What you have to do:
Please write out the complete listing that follows, exactly as it reads.

━━━━━━━━━━━━━━━━━━━━━━━━━━━━━━

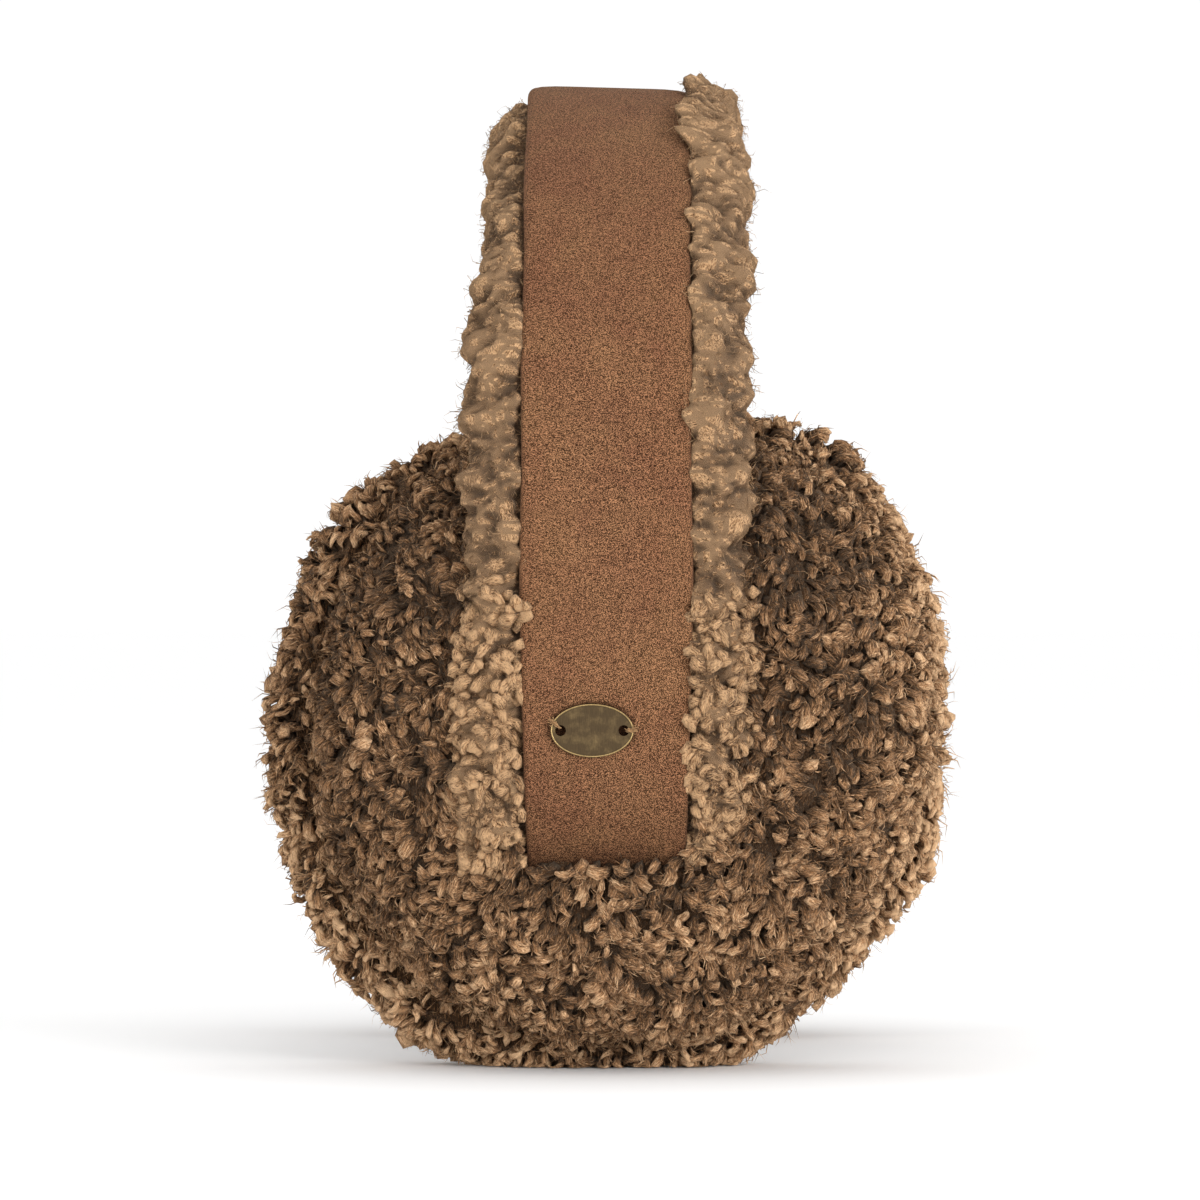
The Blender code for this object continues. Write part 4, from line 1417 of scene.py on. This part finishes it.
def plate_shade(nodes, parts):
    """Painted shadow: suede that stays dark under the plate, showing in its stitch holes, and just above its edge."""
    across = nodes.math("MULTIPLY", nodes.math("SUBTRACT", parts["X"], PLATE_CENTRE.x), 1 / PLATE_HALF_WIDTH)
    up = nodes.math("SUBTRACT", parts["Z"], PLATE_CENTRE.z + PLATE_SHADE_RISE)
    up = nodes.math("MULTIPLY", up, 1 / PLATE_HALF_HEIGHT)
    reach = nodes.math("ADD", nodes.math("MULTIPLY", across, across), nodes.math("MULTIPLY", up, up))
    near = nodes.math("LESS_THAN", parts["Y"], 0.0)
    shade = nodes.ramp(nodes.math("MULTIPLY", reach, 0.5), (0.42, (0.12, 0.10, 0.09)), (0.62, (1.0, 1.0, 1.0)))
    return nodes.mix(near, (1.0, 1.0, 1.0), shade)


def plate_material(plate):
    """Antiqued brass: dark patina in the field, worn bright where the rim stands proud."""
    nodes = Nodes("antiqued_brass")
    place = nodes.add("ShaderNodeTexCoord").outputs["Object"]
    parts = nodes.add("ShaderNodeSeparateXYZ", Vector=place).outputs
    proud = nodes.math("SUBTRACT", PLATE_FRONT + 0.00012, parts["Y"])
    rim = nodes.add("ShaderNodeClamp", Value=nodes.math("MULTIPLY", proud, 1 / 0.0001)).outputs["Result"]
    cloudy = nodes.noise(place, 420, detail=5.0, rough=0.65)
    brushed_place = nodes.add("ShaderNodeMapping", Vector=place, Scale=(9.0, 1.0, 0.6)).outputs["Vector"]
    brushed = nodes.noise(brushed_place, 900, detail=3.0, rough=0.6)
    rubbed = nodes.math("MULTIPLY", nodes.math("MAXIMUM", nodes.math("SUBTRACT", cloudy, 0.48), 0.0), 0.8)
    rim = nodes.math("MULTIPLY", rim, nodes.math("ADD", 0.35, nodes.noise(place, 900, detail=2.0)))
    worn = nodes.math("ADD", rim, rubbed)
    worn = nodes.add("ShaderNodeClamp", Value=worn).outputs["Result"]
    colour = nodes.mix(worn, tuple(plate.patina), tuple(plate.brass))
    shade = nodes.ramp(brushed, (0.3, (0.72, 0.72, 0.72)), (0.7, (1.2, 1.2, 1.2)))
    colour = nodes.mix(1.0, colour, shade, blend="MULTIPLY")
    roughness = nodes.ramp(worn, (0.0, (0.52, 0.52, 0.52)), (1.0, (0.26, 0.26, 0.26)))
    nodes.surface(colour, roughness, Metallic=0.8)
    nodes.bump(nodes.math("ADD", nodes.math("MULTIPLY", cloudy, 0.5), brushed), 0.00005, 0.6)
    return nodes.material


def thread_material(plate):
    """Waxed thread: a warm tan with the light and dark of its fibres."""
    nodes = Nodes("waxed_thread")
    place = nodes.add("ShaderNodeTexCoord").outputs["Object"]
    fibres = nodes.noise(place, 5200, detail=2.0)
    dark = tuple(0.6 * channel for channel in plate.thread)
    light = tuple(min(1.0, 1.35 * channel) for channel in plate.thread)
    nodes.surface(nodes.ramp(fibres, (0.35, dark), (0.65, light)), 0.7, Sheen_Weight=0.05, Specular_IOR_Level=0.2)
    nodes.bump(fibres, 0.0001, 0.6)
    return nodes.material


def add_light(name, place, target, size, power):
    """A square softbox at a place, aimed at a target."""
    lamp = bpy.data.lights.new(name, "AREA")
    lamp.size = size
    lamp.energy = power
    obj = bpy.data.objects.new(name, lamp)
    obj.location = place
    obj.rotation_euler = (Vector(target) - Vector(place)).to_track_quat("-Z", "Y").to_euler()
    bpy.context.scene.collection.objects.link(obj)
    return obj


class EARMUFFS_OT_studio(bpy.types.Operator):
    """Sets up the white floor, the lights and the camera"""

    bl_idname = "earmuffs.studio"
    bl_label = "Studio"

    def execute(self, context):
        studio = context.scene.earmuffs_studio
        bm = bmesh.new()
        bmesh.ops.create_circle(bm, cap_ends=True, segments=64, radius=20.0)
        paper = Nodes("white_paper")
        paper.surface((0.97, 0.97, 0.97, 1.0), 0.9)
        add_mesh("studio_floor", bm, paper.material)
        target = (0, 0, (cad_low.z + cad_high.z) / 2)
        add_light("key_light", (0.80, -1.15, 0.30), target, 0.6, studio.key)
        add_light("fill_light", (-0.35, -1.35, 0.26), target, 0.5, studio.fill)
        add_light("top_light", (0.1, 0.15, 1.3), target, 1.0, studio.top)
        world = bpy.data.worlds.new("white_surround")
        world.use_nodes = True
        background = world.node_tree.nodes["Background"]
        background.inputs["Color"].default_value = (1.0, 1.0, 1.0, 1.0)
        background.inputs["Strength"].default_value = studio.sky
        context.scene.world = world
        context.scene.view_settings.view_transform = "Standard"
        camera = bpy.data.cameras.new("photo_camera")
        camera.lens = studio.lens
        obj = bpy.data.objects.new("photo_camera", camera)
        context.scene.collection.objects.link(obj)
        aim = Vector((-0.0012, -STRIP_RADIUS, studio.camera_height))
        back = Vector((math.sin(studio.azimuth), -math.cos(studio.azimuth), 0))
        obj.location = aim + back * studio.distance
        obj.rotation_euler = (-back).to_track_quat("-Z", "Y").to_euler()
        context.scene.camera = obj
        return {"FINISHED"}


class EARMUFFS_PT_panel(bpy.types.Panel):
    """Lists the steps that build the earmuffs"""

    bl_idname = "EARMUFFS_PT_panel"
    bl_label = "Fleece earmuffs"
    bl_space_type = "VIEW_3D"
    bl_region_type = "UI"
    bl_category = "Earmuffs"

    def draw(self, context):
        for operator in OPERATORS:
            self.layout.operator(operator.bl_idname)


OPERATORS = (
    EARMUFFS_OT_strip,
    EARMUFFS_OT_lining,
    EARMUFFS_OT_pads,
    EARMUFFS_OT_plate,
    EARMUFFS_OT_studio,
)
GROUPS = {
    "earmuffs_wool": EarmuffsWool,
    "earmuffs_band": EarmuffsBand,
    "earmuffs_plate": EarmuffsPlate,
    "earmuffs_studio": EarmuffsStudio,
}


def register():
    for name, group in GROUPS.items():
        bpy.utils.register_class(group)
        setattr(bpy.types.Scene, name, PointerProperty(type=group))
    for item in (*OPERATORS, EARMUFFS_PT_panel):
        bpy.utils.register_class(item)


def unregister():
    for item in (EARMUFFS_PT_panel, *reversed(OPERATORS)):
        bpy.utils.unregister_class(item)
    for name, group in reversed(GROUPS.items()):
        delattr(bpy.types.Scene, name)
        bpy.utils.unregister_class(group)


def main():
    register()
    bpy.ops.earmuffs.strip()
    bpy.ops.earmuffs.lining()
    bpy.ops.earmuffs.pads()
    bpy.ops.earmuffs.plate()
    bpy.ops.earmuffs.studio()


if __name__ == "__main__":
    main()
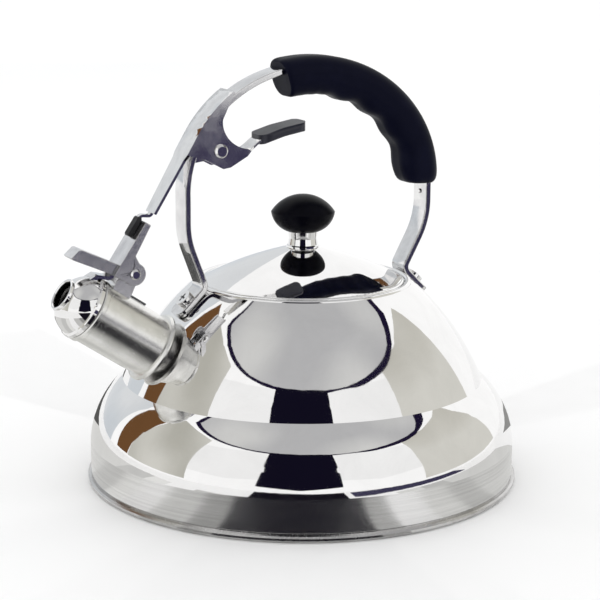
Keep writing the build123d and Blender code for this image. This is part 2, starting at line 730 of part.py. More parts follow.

━━━━━━━━━━━━━━━━━━━━━━━━━━━━━━

In response:
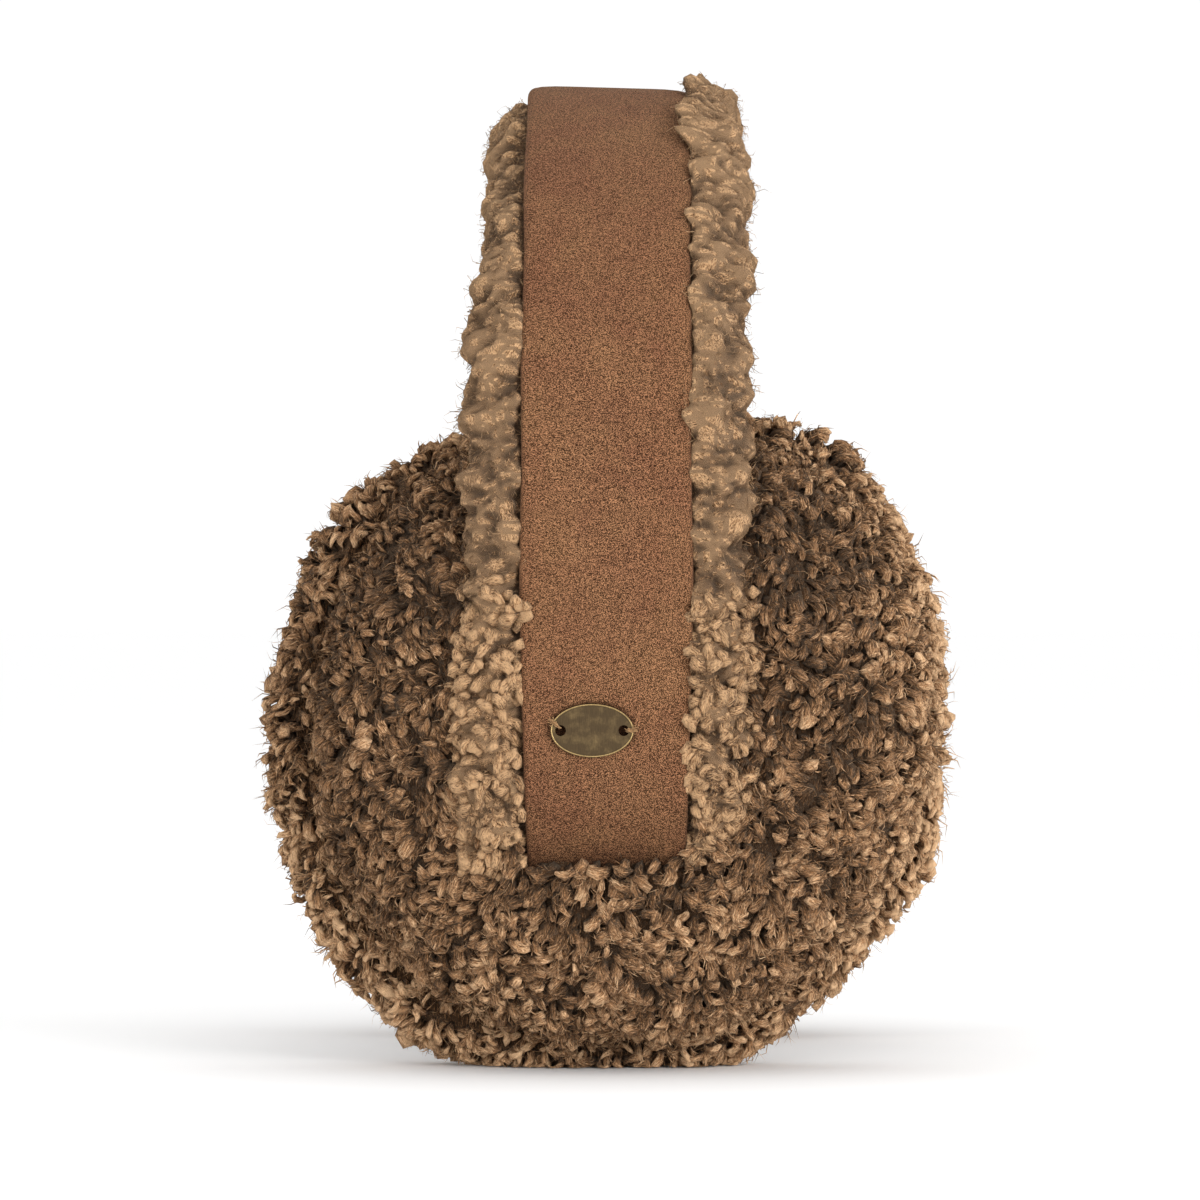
The Blender code for this object continues. Write part 4, from line 1417 of scene.py on. This part finishes it.
def plate_shade(nodes, parts):
    """Painted shadow: suede that stays dark under the plate, showing in its stitch holes, and just above its edge."""
    across = nodes.math("MULTIPLY", nodes.math("SUBTRACT", parts["X"], PLATE_CENTRE.x), 1 / PLATE_HALF_WIDTH)
    up = nodes.math("SUBTRACT", parts["Z"], PLATE_CENTRE.z + PLATE_SHADE_RISE)
    up = nodes.math("MULTIPLY", up, 1 / PLATE_HALF_HEIGHT)
    reach = nodes.math("ADD", nodes.math("MULTIPLY", across, across), nodes.math("MULTIPLY", up, up))
    near = nodes.math("LESS_THAN", parts["Y"], 0.0)
    shade = nodes.ramp(nodes.math("MULTIPLY", reach, 0.5), (0.42, (0.12, 0.10, 0.09)), (0.62, (1.0, 1.0, 1.0)))
    return nodes.mix(near, (1.0, 1.0, 1.0), shade)


def plate_material(plate):
    """Antiqued brass: dark patina in the field, worn bright where the rim stands proud."""
    nodes = Nodes("antiqued_brass")
    place = nodes.add("ShaderNodeTexCoord").outputs["Object"]
    parts = nodes.add("ShaderNodeSeparateXYZ", Vector=place).outputs
    proud = nodes.math("SUBTRACT", PLATE_FRONT + 0.00012, parts["Y"])
    rim = nodes.add("ShaderNodeClamp", Value=nodes.math("MULTIPLY", proud, 1 / 0.0001)).outputs["Result"]
    cloudy = nodes.noise(place, 420, detail=5.0, rough=0.65)
    brushed_place = nodes.add("ShaderNodeMapping", Vector=place, Scale=(9.0, 1.0, 0.6)).outputs["Vector"]
    brushed = nodes.noise(brushed_place, 900, detail=3.0, rough=0.6)
    rubbed = nodes.math("MULTIPLY", nodes.math("MAXIMUM", nodes.math("SUBTRACT", cloudy, 0.48), 0.0), 0.8)
    rim = nodes.math("MULTIPLY", rim, nodes.math("ADD", 0.35, nodes.noise(place, 900, detail=2.0)))
    worn = nodes.math("ADD", rim, rubbed)
    worn = nodes.add("ShaderNodeClamp", Value=worn).outputs["Result"]
    colour = nodes.mix(worn, tuple(plate.patina), tuple(plate.brass))
    shade = nodes.ramp(brushed, (0.3, (0.72, 0.72, 0.72)), (0.7, (1.2, 1.2, 1.2)))
    colour = nodes.mix(1.0, colour, shade, blend="MULTIPLY")
    roughness = nodes.ramp(worn, (0.0, (0.52, 0.52, 0.52)), (1.0, (0.26, 0.26, 0.26)))
    nodes.surface(colour, roughness, Metallic=0.8)
    nodes.bump(nodes.math("ADD", nodes.math("MULTIPLY", cloudy, 0.5), brushed), 0.00005, 0.6)
    return nodes.material


def thread_material(plate):
    """Waxed thread: a warm tan with the light and dark of its fibres."""
    nodes = Nodes("waxed_thread")
    place = nodes.add("ShaderNodeTexCoord").outputs["Object"]
    fibres = nodes.noise(place, 5200, detail=2.0)
    dark = tuple(0.6 * channel for channel in plate.thread)
    light = tuple(min(1.0, 1.35 * channel) for channel in plate.thread)
    nodes.surface(nodes.ramp(fibres, (0.35, dark), (0.65, light)), 0.7, Sheen_Weight=0.05, Specular_IOR_Level=0.2)
    nodes.bump(fibres, 0.0001, 0.6)
    return nodes.material


def add_light(name, place, target, size, power):
    """A square softbox at a place, aimed at a target."""
    lamp = bpy.data.lights.new(name, "AREA")
    lamp.size = size
    lamp.energy = power
    obj = bpy.data.objects.new(name, lamp)
    obj.location = place
    obj.rotation_euler = (Vector(target) - Vector(place)).to_track_quat("-Z", "Y").to_euler()
    bpy.context.scene.collection.objects.link(obj)
    return obj


class EARMUFFS_OT_studio(bpy.types.Operator):
    """Sets up the white floor, the lights and the camera"""

    bl_idname = "earmuffs.studio"
    bl_label = "Studio"

    def execute(self, context):
        studio = context.scene.earmuffs_studio
        bm = bmesh.new()
        bmesh.ops.create_circle(bm, cap_ends=True, segments=64, radius=20.0)
        paper = Nodes("white_paper")
        paper.surface((0.97, 0.97, 0.97, 1.0), 0.9)
        add_mesh("studio_floor", bm, paper.material)
        target = (0, 0, (cad_low.z + cad_high.z) / 2)
        add_light("key_light", (0.80, -1.15, 0.30), target, 0.6, studio.key)
        add_light("fill_light", (-0.35, -1.35, 0.26), target, 0.5, studio.fill)
        add_light("top_light", (0.1, 0.15, 1.3), target, 1.0, studio.top)
        world = bpy.data.worlds.new("white_surround")
        world.use_nodes = True
        background = world.node_tree.nodes["Background"]
        background.inputs["Color"].default_value = (1.0, 1.0, 1.0, 1.0)
        background.inputs["Strength"].default_value = studio.sky
        context.scene.world = world
        context.scene.view_settings.view_transform = "Standard"
        camera = bpy.data.cameras.new("photo_camera")
        camera.lens = studio.lens
        obj = bpy.data.objects.new("photo_camera", camera)
        context.scene.collection.objects.link(obj)
        aim = Vector((-0.0012, -STRIP_RADIUS, studio.camera_height))
        back = Vector((math.sin(studio.azimuth), -math.cos(studio.azimuth), 0))
        obj.location = aim + back * studio.distance
        obj.rotation_euler = (-back).to_track_quat("-Z", "Y").to_euler()
        context.scene.camera = obj
        return {"FINISHED"}


class EARMUFFS_PT_panel(bpy.types.Panel):
    """Lists the steps that build the earmuffs"""

    bl_idname = "EARMUFFS_PT_panel"
    bl_label = "Fleece earmuffs"
    bl_space_type = "VIEW_3D"
    bl_region_type = "UI"
    bl_category = "Earmuffs"

    def draw(self, context):
        for operator in OPERATORS:
            self.layout.operator(operator.bl_idname)


OPERATORS = (
    EARMUFFS_OT_strip,
    EARMUFFS_OT_lining,
    EARMUFFS_OT_pads,
    EARMUFFS_OT_plate,
    EARMUFFS_OT_studio,
)
GROUPS = {
    "earmuffs_wool": EarmuffsWool,
    "earmuffs_band": EarmuffsBand,
    "earmuffs_plate": EarmuffsPlate,
    "earmuffs_studio": EarmuffsStudio,
}


def register():
    for name, group in GROUPS.items():
        bpy.utils.register_class(group)
        setattr(bpy.types.Scene, name, PointerProperty(type=group))
    for item in (*OPERATORS, EARMUFFS_PT_panel):
        bpy.utils.register_class(item)


def unregister():
    for item in (EARMUFFS_PT_panel, *reversed(OPERATORS)):
        bpy.utils.unregister_class(item)
    for name, group in reversed(GROUPS.items()):
        delattr(bpy.types.Scene, name)
        bpy.utils.unregister_class(group)


def main():
    register()
    bpy.ops.earmuffs.strip()
    bpy.ops.earmuffs.lining()
    bpy.ops.earmuffs.pads()
    bpy.ops.earmuffs.plate()
    bpy.ops.earmuffs.studio()


if __name__ == "__main__":
    main()
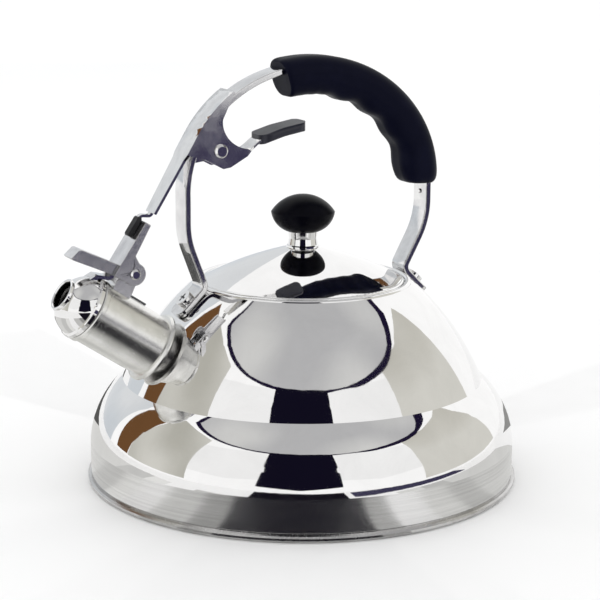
Keep writing the build123d and Blender code for this image. This is part 2, starting at line 730 of part.py. More parts follow.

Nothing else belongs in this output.